By the way, NASA and NOAA have gotten a great deal of press due to their PR offices altering press releases and shutting out important scientific voices, but this occurs at other agencies such as EPA and USGS.
This last week, I spoke with a top official at USGS who explained that the agency now removes references to global warming from press releases. This self-censorship is common at government agencies in the current administration.
However, this same official expressed dismay that Gore sought to gin up USGS science in support of climate change. So it can swing depending on who is in the White House.
Bush just does it more often and more insidiously.
Dano says
RE 6:
I agree that foreign papers are a good source. I have a number of foreign papers bookmarked and I suggest others do the same, and not just for climate change issues. And I’m pretty sure none of these papers takes the view that preventing glaciation is the right thing to do and thinking otherwise is “callous”.
Best,
D
[Response:I do not think that one can always guarantee that foreign papers are more representative, but sometimes they adopt a different angle. The best source is still in my opinion the scientific literature (eg the IPCC, http://www.grida.no). -rasmus]
Hank Roberts says
Graeme’s position is being debated elsewhere, e.g. http://blog.mises.org/archives/004842.asp
Murphy says
This is on DIGG and will be read by oh so many.
Global Warming Reportedly Stopped in 1998
This is one for In The News? This is persuasive to the casual reader and it would be informative for someone to pick it apart.
Max Schwing says
Well, but at the same time, science is nothing you can and should vote on! Good science will prove to be right by evidence and not by votes counted in a National Science assembly.
And yes, there is merit in showing different positions of science, as long as it IS a scientific debate and NOT a religious or otherwise without factual evidence. One of the main advantages of science is that it can show disagreement (just remember the bet on black holes by Hawking and Kip Thorne) and be proud of it, as long as both sides are willing to give in on superior arguments and evidence.

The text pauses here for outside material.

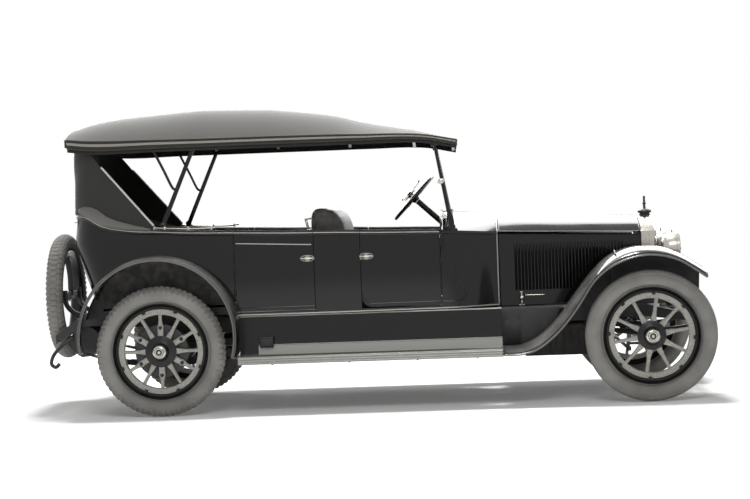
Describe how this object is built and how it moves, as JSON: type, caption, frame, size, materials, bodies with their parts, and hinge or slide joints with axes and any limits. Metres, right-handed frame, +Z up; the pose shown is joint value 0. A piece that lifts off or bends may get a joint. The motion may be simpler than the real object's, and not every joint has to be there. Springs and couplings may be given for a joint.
{
  "type": "1920s touring car",
  "caption": "Open touring car of the 1920s with a raised folding top, four doors, butterfly hood, wood-spoke wheels, running boards and a spare wheel at the back.",
  "frame": {"origin": "on the ground under the middle of the overall length and width", "axes": "+X forward, +Y to the car's left, +Z up"},
  "size_m": [4.804, 1.732, 2.19],
  "materials": {
    "enamel": "gloss black enamel",
    "chassis_paint": "satin black chassis paint",
    "cast": "cast iron",
    "exhaust_metal": "oxidised steel",
    "nickel": "nickel plate",
    "wheel_paint": "pale enamel on hickory",
    "rim_paint": "black enamel",
    "tyre_rubber": "grey rubber",
    "top_cloth": "rubberised twill",
    "seat_leather": "pleated leather",
    "bow_wood": "varnished ash",
    "board_metal": "ribbed aluminium",
    "wheel_rim_wood": "varnished walnut",
    "clear_glass": "plate glass"
  },
  "bodies": {
    "car": {"frame_rails": "chassis_paint", "cross_members": "chassis_paint", "engine_block": "cast", "exhaust": "exhaust_metal", "fuel_tank": "enamel", "front_axle": "chassis_paint", "rear_axle": "chassis_paint", "leaf_springs": "chassis_paint", "body_tub": "enamel", "cowl": "enamel", "front_seat": "seat_leather", "rear_seat": "seat_leather", "windshield_frame": "nickel", "windshield_glass": "clear_glass", "top_deck": "top_cloth", "top_curtains": "top_cloth", "top_bows": "bow_wood", "radiator": "nickel", "lamps": "nickel", "fenders": "enamel", "running_boards": "board_metal", "spare_tyre": "tyre_rubber", "spare_carrier": "rim_paint", "steering_column": "chassis_paint"},
    "steering_wheel": {"steering_wheel": "wheel_rim_wood"},
    "knuckle_left": {"knuckle_left": "chassis_paint"},
    "knuckle_right": {"knuckle_right": "chassis_paint"},
    "tie_rod": {"tie_rod": "chassis_paint"},
    "drag_link": {"drag_link": "chassis_paint"},
    "pitman_arm": {"pitman_arm": "chassis_paint"},
    "wheel_front_left": {"wheel_front_left": "wheel_paint", "tyre_front_left": "tyre_rubber"},
    "front_door_left": {"front_door_left": "enamel"},
    "wheel_front_right": {"wheel_front_right": "wheel_paint", "tyre_front_right": "tyre_rubber"},
    "front_door_right": {"front_door_right": "enamel"},
    "wheel_rear_left": {"wheel_rear_left": "wheel_paint", "tyre_rear_left": "tyre_rubber"},
    "rear_door_left": {"rear_door_left": "enamel"},
    "wheel_rear_right": {"wheel_rear_right": "wheel_paint", "tyre_rear_right": "tyre_rubber"},
    "rear_door_right": {"rear_door_right": "enamel"},
    "hood_top_left": {"hood_top_left": "enamel"},
    "hood_side_left": {"hood_side_left": "enamel"},
    "hood_top_right": {"hood_top_right": "enamel"},
    "hood_side_right": {"hood_side_right": "enamel"}
  },
  "joints": [
    {"name": "front_door_right_hinge", "type": "hinge", "parent": "car", "child": "front_door_right", "pos_m": [0.481, -0.6245, 1], "axis": [0, 0, 1], "range_deg": [0, 70]},
    {"name": "rear_door_right_hinge", "type": "hinge", "parent": "car", "child": "rear_door_right", "pos_m": [-0.976, -0.692, 1], "axis": [0, 0, -1], "range_deg": [0, 70]},
    {"name": "hood_top_right_hinge", "type": "hinge", "parent": "car", "child": "hood_top_right", "pos_m": [0.894, 0, 1.352], "axis": [-0.9984, 0, 0.0566], "range_deg": [0, 50]},
    {"name": "hood_side_right_hinge", "type": "hinge", "parent": "hood_top_right", "child": "hood_side_right", "pos_m": [0.894, -0.42, 1.217], "axis": [-0.9923, -0.1183, 0.0363], "range_deg": [-35, 0]},
    {"name": "front_door_left_hinge", "type": "hinge", "parent": "car", "child": "front_door_left", "pos_m": [0.481, 0.6245, 1], "axis": [0, 0, -1], "range_deg": [0, 70]},
    {"name": "rear_door_left_hinge", "type": "hinge", "parent": "car", "child": "rear_door_left", "pos_m": [-0.976, 0.692, 1], "axis": [0, 0, 1], "range_deg": [0, 70]},
    {"name": "hood_top_left_hinge", "type": "hinge", "parent": "car", "child": "hood_top_left", "pos_m": [0.894, 0, 1.352], "axis": [0.9984, 0, -0.0566], "range_deg": [0, 50]},
    {"name": "hood_side_left_hinge", "type": "hinge", "parent": "hood_top_left", "child": "hood_side_left", "pos_m": [0.894, 0.42, 1.217], "axis": [0.9923, -0.1183, -0.0363], "range_deg": [-35, 0]},
    {"name": "steer_left", "type": "hinge", "parent": "car", "child": "knuckle_left", "pos_m": [1.939, 0.6, 0.463], "axis": [0, 0, 1], "range_deg": [-28, 28]},
    {"name": "steer_right", "type": "hinge", "parent": "car", "child": "knuckle_right", "pos_m": [1.939, -0.6, 0.463], "axis": [0, 0, 1], "range_deg": [-28, 28]},
    {"name": "tie_rod_end", "type": "hinge", "parent": "knuckle_left", "child": "tie_rod", "pos_m": [1.789, 0.6, 0.366], "axis": [0, 0, 1], "range_deg": [-28, 28]},
    {"name": "drag_link_end", "type": "hinge", "parent": "knuckle_left", "child": "drag_link", "pos_m": [1.939, 0.402, 0.49], "axis": [0, 0, 1], "range_deg": [-28, 28]},
    {"name": "pitman_turn", "type": "hinge", "parent": "car", "child": "pitman_arm", "pos_m": [1.12, 0.415, 0.64], "axis": [0, -1, 0], "range_deg": [-34, 34]},
    {"name": "steering_wheel_turn", "type": "hinge", "parent": "car", "child": "steering_wheel", "pos_m": [0.288, 0.35, 1.485], "axis": [-0.7314, 0, 0.682], "range_deg": [-336, 336]},
    {"name": "wheel_front_right_spin", "type": "hinge", "parent": "knuckle_right", "child": "wheel_front_right", "pos_m": [1.939, -0.718, 0.463], "axis": [0, 1, 0], "continuous": true},
    {"name": "wheel_rear_right_spin", "type": "hinge", "parent": "car", "child": "wheel_rear_right", "pos_m": [-1.515, -0.718, 0.463], "axis": [0, 1, 0], "continuous": true},
    {"name": "wheel_front_left_spin", "type": "hinge", "parent": "knuckle_left", "child": "wheel_front_left", "pos_m": [1.939, 0.718, 0.463], "axis": [0, 1, 0], "continuous": true},
    {"name": "wheel_rear_left_spin", "type": "hinge", "parent": "car", "child": "wheel_rear_left", "pos_m": [-1.515, 0.718, 0.463], "axis": [0, 1, 0], "continuous": true}
  ],
  "couplings": [
    {"joint": "hood_side_right_hinge", "follows": "hood_top_right_hinge", "ratio": -0.7},
    {"joint": "hood_side_left_hinge", "follows": "hood_top_left_hinge", "ratio": -0.7},
    {"joint": "steer_right", "follows": "steer_left", "ratio": 1},
    {"joint": "tie_rod_end", "follows": "steer_left", "ratio": -1},
    {"joint": "drag_link_end", "follows": "steer_left", "ratio": -1},
    {"joint": "pitman_turn", "follows": "steer_left", "ratio": 1.19},
    {"joint": "steering_wheel_turn", "follows": "steer_left", "ratio": 12}
  ]
}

Ironically, Hawking had to give in on that one.
[Response:About voting, I think you have a point… But on the other side, a consensus is by definition the most credible view. The scientific consensus we are concerned with, is furthermore rooted on empirical evidence and scientific theories. About different positions, yes there should absolutely be vigorous debates – at least within the scientific communities and people who understand what the matter is all about. One problem, however, is that we do not always know whether the debates in the public really is scientific, religious or political. For instance, political debates may masquerade as ‘scientific’ and the public won’t be able to see the difference. -rasmus]
pat neuman says
re 10.
Paul,
I blame government not just the G.W. Bush for the miscommunication on climate science. I understand that there was a disinformation campaign before G.W. Bush took office in 2001. Before 2001, NWS headquarters and 5,000 NWS managers and staff contributed in large ways to the public misunderstanding on climate change and global warming. I was at NWS from 1976-2005, and I was trying to do research and have discussion on climate change in the Upper Midwest during year 2000. I attempted to communuicate with people in other state and federal agency but received little or no feedback from people, except from my supervisors who presented two suspension in 2000 and one in Jan 2001.
Tom Fiddaman says
Re 13 Global Warming Reportedly Stopped in 1998
Presumably this refers to Bob Carter’s editorial in the Telegraph.
This opinion uses a variety of tricks from the professional skeptic repertoire. The headliner (no trend in temperature from ’98 to ’05) may be technically correct according to the CRU data, but is biased by choosing an arbitrary window, starting with an exceptional El Nino year. It’s almost laughable that Carter seems to argue that no trend for 8 years refutes a trend for 28 years (and even more absurd to think that a trend is the only evidence for AGW).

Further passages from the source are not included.